# EXERCISE GOAL:
Take each line containing "bodies" and report it exactly as written.

◇ ◇ ◇

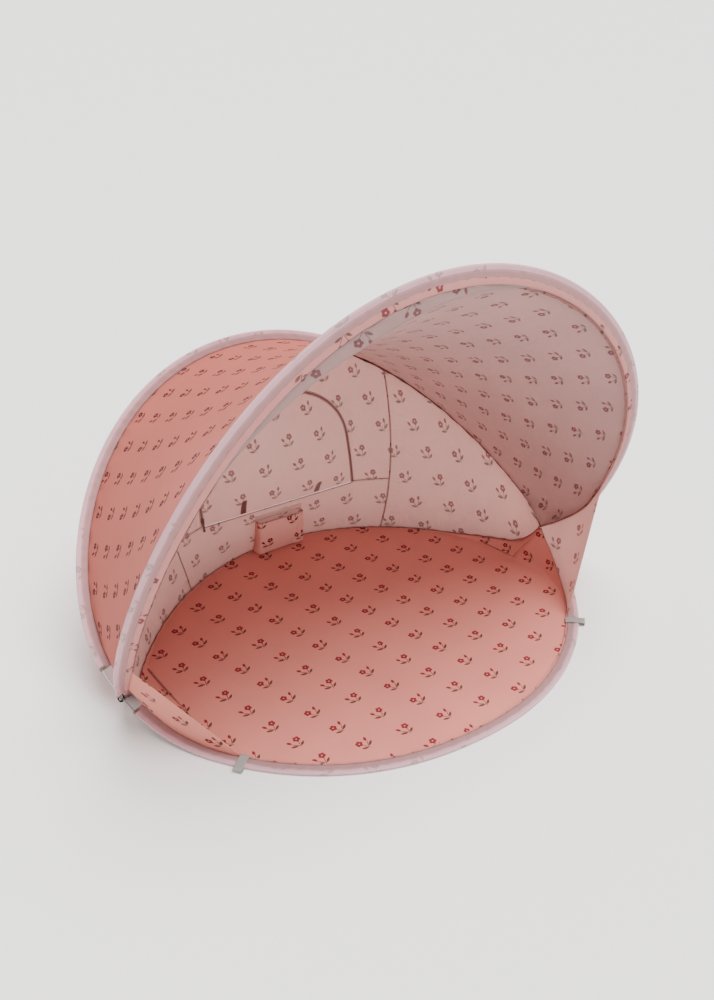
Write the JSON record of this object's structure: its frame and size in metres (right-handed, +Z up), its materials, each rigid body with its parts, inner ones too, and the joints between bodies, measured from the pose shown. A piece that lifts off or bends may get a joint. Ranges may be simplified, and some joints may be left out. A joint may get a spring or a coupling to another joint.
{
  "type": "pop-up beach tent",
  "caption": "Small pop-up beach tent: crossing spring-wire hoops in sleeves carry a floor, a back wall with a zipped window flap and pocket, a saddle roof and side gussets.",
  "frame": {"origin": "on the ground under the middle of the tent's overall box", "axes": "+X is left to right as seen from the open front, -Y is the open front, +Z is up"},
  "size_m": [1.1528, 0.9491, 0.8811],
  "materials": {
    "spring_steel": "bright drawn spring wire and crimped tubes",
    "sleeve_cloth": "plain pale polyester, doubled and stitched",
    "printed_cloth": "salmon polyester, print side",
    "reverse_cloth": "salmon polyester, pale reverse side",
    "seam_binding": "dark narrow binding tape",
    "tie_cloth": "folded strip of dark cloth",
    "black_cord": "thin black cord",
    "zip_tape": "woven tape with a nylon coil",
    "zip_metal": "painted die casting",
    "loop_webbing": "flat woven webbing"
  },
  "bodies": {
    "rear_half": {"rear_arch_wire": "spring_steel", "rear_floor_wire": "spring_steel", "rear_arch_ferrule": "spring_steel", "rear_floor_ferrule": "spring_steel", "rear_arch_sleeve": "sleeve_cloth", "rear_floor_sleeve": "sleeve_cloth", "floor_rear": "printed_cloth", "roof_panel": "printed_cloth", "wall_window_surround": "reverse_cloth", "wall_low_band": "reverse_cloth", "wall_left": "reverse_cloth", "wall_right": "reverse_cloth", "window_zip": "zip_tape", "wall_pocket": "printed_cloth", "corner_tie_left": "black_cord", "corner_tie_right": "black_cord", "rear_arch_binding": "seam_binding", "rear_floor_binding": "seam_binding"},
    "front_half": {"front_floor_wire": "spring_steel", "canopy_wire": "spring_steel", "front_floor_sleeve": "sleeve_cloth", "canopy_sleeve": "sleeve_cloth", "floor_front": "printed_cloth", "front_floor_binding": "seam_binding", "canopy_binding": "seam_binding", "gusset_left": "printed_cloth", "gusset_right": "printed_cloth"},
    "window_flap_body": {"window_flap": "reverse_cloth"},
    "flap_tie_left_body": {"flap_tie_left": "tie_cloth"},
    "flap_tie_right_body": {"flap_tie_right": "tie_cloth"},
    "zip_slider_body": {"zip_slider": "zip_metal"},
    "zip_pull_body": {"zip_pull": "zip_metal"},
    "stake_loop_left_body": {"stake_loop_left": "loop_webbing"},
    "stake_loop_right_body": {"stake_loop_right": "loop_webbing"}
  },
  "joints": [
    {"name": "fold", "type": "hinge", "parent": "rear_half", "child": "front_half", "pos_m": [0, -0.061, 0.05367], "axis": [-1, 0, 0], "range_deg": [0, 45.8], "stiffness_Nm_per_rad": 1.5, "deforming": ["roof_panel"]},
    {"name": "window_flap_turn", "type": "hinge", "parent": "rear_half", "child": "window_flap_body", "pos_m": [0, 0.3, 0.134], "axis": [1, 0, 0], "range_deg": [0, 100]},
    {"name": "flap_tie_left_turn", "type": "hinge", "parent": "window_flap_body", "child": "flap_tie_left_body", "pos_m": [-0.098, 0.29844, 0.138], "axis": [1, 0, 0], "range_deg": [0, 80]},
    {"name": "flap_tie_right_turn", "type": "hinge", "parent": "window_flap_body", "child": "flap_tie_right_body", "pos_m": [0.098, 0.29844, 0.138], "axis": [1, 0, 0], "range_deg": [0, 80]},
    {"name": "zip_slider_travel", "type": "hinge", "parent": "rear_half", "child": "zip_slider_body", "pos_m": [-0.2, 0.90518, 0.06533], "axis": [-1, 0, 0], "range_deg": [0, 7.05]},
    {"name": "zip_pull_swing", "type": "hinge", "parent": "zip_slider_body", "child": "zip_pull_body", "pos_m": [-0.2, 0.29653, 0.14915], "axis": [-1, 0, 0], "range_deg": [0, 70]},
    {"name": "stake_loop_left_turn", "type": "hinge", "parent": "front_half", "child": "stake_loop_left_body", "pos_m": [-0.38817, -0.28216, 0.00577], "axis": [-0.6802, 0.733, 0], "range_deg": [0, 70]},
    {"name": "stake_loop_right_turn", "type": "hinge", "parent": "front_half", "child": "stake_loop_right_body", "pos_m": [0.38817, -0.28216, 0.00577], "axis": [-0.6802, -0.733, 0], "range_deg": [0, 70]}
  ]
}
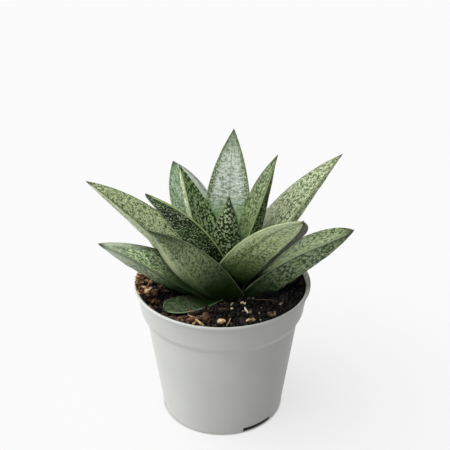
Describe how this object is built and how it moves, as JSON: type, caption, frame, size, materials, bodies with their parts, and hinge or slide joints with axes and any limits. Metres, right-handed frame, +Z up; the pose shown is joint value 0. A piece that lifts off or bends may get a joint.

◇ ◇ ◇

# ANSWER TO THIS PROBLEM:
Write the JSON record of this object's structure: its frame and size in metres (right-handed, +Z up), its materials, each rigid body with its parts, inner ones too, and the joints between bodies, measured from the pose shown. A piece that lifts off or bends may get a joint. Ranges may be simplified, and some joints may be left out. A joint may get a spring or a coupling to another joint.
  "bodies": {
Describe how this object is built and how it moves, as JSON: type, caption, frame, size, materials, bodies with their parts, and hinge or slide joints with axes and any limits. Metres, right-handed frame, +Z up; the pose shown is joint value 0. A piece that lifts off or bends may get a joint.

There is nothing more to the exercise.